11. Now coming to the plea of limitation urged by learned Advocate General that the reference application was barred by time. Ordinarily, this plea should have found favour with the Court. However, for the reasons to be recorded hereinbelow this plea has no merit.
12. It was not disputed on behalf of the parties that plea of limitation is a mixed question of law and fact. Therefore, foundation was required to be laid in the pleadings and then parties would have joined issue. A perusal of the reply filed by the appellant to application under Section 18 of the Act clearly shows that this plea was never set up as a defence while contesting the claim of the respondents.
13. No other point is urged.
14. In view of the aforesaid discussion this appeal deserves to be partly allowed and it is ordered accordingly. Impugned award is modified in the following terms :--
(a) That the appellant is liable to pay interest on the compensation as assessed by the learned Addl. District Judge (II), Kangra at Dharamsala including the solatium component.

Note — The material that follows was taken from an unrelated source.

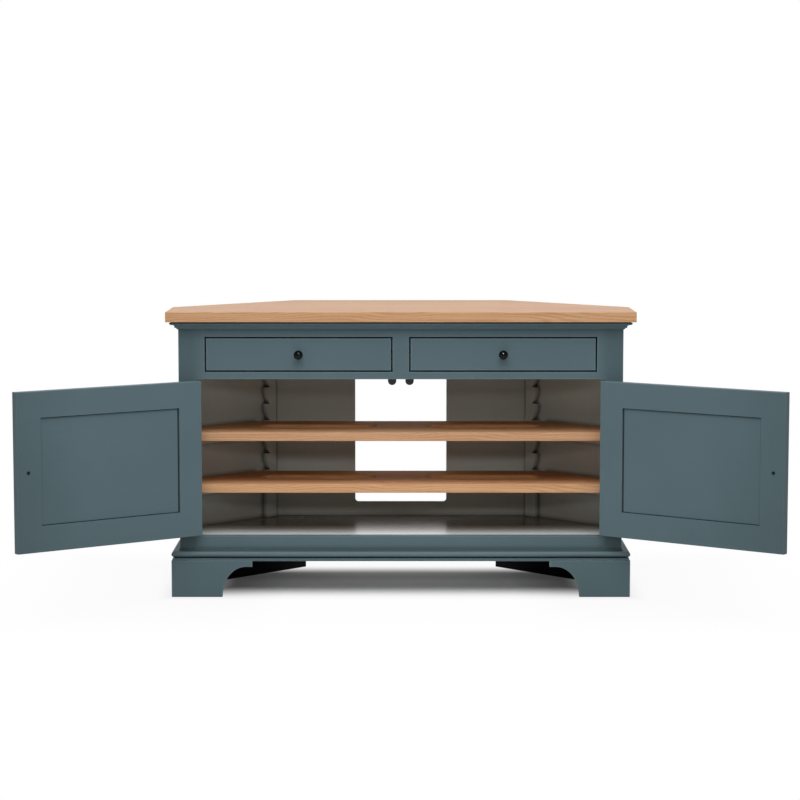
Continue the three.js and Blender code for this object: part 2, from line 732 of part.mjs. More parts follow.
// A cleat lies along the angled wall on one tooth of each batten, with its ends cut to the teeth.
function cleat(tooth) {
  const base = ledgeHeight(tooth) + glueLine;
  const wallLength = (backPanelFront - innerCornerDepth) * Math.SQRT2;
  const bar = standing(rectangle(0, wallLength + battenWidth, base, base + cleatHeight), cleatThickness,
    rearCorner, downTheWall);
  const space = battenSpace(tooth);
  const toolThickness = Math.max(battenThickness, cleatThickness) + 2 * cutOverrun;
  const rearTool = standing(space, toolThickness,
    rearCorner.map((value, i) => value - offTheWall[i] * cutOverrun), downTheWall);
  const frontTool = standing(space, toolThickness, [frontBattenX - cutOverrun, frontCorner[1]], straightBack);
  const returnTool = block(innerSide - glueLine, carcassWidth, 0, innerCornerDepth + battenWidth,
    base - cutOverrun, base + cleatHeight + cutOverrun);
  return cut(bar, rearTool, frontTool, returnTool);
}

// Shelves: oak boards cut to the plan of the cupboard, each with two long slots for air and cables
const shelfRear = backPanelFront - (battenWidth + battenThickness) * Math.SQRT1_2 - shelfBattenGap;

function shelfShape() {
  const shape = shapeOf(betweenWalls(shelfSetback, shelfRear, battenThickness + shelfSideGap, shelfWallGap));
  const radius = slotWidth / 2;
  for (const sign of [-1, 1]) {
    const inner = sign * (slotInnerDistance + radius);
    const outer = sign * (slotInnerDistance + slotLength - radius);
    const slot = new THREE.Path();
    slot.absarc(Math.max(inner, outer), slotCentreDepth, radius, -Math.PI / 2, Math.PI / 2);
    slot.absarc(Math.min(inner, outer), slotCentreDepth, radius, Math.PI / 2, Math.PI * 1.5);
    shape.holes.push(slot);
  }
  return shape;
}

for (const [level, tooth] of [['lower', lowerShelfTooth], ['upper', upperShelfTooth]]) {
  placePair(`${level}_cleat`, cleat(tooth), innerPaint);
  const shelfBase = ledgeHeight(tooth) + cleatHeight + 2 * glueLine;
  place(`${level}_shelf`, planBoard(shelfShape(), shelfBase, shelfBase + shelfThickness, shelfArris,
    2 * broadQuarterSteps), oak);
}

// Door catches: round-nosed magnets under the deck, just behind the meeting edges of the shut doors
const catchRadius = catchWidth / 2;
const catchTop = doorHead - glueLine;
const catchNose = doorHead - catchDrop + catchRadius;
const catchNear = doorThickness + catchDoorGap;
const catchOutline = [
  [catchCentre + catchRadius, catchTop],
  [catchCentre - catchRadius, catchTop],
  ...arc(catchCentre, catchNose, catchRadius, catchRadius, 2, 4),
];
placePair('door_catch', frontBoard(catchOutline, catchNear, catchNear + catchDepth), plastic);

// The origin is the middle of the footprint, doors included, on the floor.
const bounds = new THREE.Box3().setFromObject(cabinet, true);
cabinet.position.set(-(bounds.min.x + bounds.max.x) / 2, -(bounds.min.y + bounds.max.y) / 2, 0);

export default cabinet;
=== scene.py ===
import json
from math import cos, pi, radians, sin, sqrt

import bmesh
import bpy
import numpy as np
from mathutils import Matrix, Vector
from mathutils.bvhtree import BVHTree


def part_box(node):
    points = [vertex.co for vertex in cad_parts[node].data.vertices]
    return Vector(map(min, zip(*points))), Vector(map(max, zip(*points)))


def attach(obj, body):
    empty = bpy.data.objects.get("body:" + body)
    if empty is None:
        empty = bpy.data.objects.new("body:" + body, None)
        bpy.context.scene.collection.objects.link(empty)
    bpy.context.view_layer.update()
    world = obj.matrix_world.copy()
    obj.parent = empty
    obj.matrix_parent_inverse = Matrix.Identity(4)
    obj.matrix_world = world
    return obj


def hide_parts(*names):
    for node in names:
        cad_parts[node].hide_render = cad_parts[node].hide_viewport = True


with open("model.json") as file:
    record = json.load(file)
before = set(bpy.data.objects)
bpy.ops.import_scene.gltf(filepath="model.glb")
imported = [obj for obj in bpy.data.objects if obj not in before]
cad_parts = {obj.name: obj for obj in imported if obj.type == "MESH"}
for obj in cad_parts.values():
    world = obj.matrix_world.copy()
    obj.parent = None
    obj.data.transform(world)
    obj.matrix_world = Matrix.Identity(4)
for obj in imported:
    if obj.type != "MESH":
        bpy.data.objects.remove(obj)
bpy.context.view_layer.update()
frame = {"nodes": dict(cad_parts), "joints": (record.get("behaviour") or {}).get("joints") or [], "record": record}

# Side returns and angled walls. Boards of medium density fibreboard, sprayed blue-grey outside and
# warm grey inside. The returns run back to the room's walls, and the angled walls are glued and
# screwed against them.

body_of_node = {
    node: body for body, nodes in frame["record"]["behaviour"]["bodies"].items() for node in nodes
}
SIDES = {"left": -1, "right": 1}
SHARP = radians(28)
FLAT = radians(0.2)
SAME_POINT = 1e-6


def finished(node, material, arris, segments=3):
    """A board as it leaves the workshop: its solid with corners joined, flat faces made whole and
    sharp edges rounded."""
    shape = bmesh.new()
    shape.from_mesh(frame["nodes"][node].data)
    bmesh.ops.remove_doubles(shape, verts=shape.verts, dist=SAME_POINT)
    bmesh.ops.dissolve_limit(shape, angle_limit=FLAT, verts=shape.verts, edges=shape.edges)
    piece = as_piece(shape, node, material)
    eased(piece, arris, segments)
    evened(piece)
    settle(piece, node)
    return piece


def as_piece(shape, name, material):
    """Puts a drawn shape into the scene, shaded smooth and in one material."""
    for face in shape.faces:
        face.smooth = True
    mesh = bpy.data.meshes.new(name + "_finished")
    shape.to_mesh(mesh)
    shape.free()
    mesh.materials.append(material)
    return placed(name + "_finished", mesh)


def placed(name, data):
    """A new object in the scene, from its mesh, lamp or lens."""
    made = bpy.data.objects.new(name, data)
    bpy.context.scene.collection.objects.link(made)
    return made


def eased(piece, arris, segments):
    """Rounds every sharp edge of a piece to the radius of the arris."""
    edge = piece.modifiers.new("arris", "BEVEL")
    edge.width = arris
    edge.segments = segments
    edge.limit_method = "ANGLE"
    edge.angle_limit = SHARP


def evened(piece):
    """Keeps flat faces flat in shading: the larger a face, the more its normal counts."""
    weights = piece.modifiers.new("evened", "WEIGHTED_NORMAL")
    weights.weight = 100
    weights.keep_sharp = True


def settle(piece, node):
    """Puts a piece on the body of the solid it stands for and hides the solid."""
    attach(piece, body_of_node[node])
    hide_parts(node)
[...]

The respondents are also entitled for the additional compensation in accordance with law, besides interest but only from the date of publication of notification under Section 4 of the Act i.e. 28-1-1987 and not from a date prior to it and to this limited extent only the impugned award of the learned Addl. District Judge has been modified;
(b) Appellant is directed now to recalculate the amount in question in terms of this judgment and in case there is any excess amount deposited by it, the same shall be released to the appellant with up-to-date proportionate interest on its application. In case there is any deficiency, appellant is directed to deposit the same by or before 31 -10-2004. And on its being deposited the amount with up to date interest will be apportioned amongst the parties as noted hereinabove and will also be released to them on their application.
15. All interim orders passed in this case shall stand vacated forthwith. Parties are directed to bear their own costs.